Aim at the big

I’m feeling on a bit of a roll today. I got up early and did a bunch of shopping, ate a good breakfast, did some work, and also wrote a very cathartic post. Though I find myself wanting to write another. The other post is about trying to unpack my avoidance behaviours, and attenuate perceptions of failure. This one is more about the way I need to face up to my PhD. Overcoming avoidance is one thing, but I also need to work smart as well. One of the few things I remember from a book about habits, is something called Motion vs Action. Imagine a journalist plans their next 20 articles, that’s motion, when the journalist writes an article, that’s action. Motion does not necessarily move you in the direction you need to go, but it is not useless either. You cannot operate on motion alone. Motion, for me, tends to manifest as things like reading, or planning (me? plan?!), and not doing the actual work.
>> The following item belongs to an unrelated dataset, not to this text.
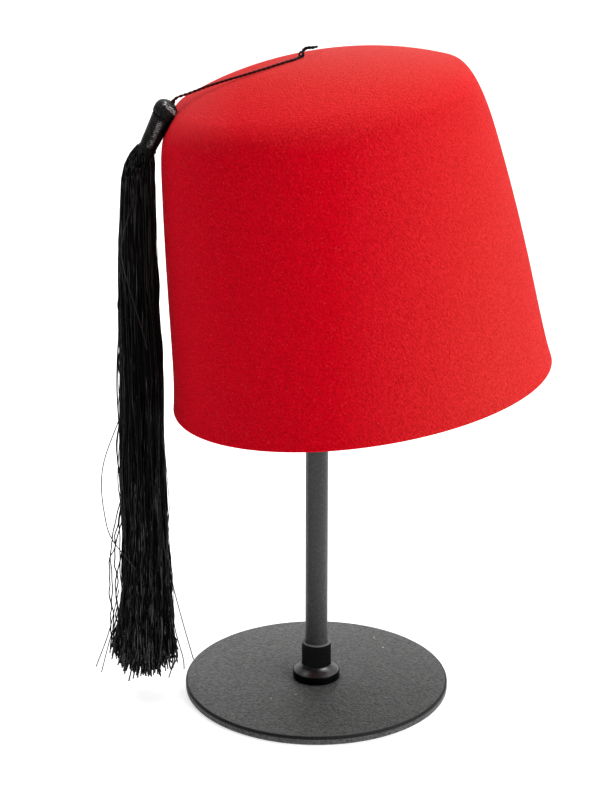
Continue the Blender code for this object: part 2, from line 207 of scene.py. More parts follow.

For example, I need to expand on some code I wrote a while ago, and I need to run some tests and write it up. Realistically, the code is the most important thing, if I do not finish it, I cannot write up the chapter. So it follows that I should focus on the code to its completion, and the writing can follow. However, I find myself trying to do some reading and write some ancillary parts of the chapter. I have previously been afraid of this code for usual avoidance reasons, such as fearing that it will not work. But I got it working, and it works well, I just need to take it to the next level. It follows that I have done most of the work, and I have a stable version, so I can proceed forward.
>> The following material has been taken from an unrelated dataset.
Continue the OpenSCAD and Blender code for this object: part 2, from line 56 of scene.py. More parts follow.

I had this thought, that if I just aim at the code and nothing else, then I will inevitably finish it, eventually. Anything else that needs to be done will present itself. As I work through the code, I will be able to make some notes in the writeup of the chapter for things I should present in it. But until the code gets done, I cannot truly unlock my writing potential. Ideally this is how a thesis should be, you finish all the work and then there is nothing to stop you from writing it up completely, aside from the usual hardships of writing a thesis. If I just aim for the big, instead of skirting around, this can also mitigate any risk of feeling like I am avoiding, even though I am working. Remember, motion vs action, I could find no end of motion, but that will not work to truly attenuate avoidance. To overcome avoidance, I must be working smart, doing the most useful thing. Right now, that means code, code and more code. As an aside to writing the code, is the way in which I implement the next levels of it, which is natural, and I will need to do that as I go. But you see, that’s what I alluded to before. When I proceed with the code, I may find there is something I am not sure how to do, and thus I will find that out. A problm presents itself directly in my line of sight, and I proceed to deal with it. If something truly important needs to be done, it will present itself in the direction I am looking. I cannot proceed with motion, I must move forward with action.

If I frame the rest of my work as a small group of large areas, and I pick the biggest, baddest, most difficult, then I will be able to unravel anything else that needs doing alongside it. Logically, if I am tackling the biggest problems, then I will not be avoiding anything. But I can seemingly be challenging my hangups, but it is only motion.

Aim at the big, notice when I am avoiding, unpack the avoidance, mitigate definitions and feelings of fear.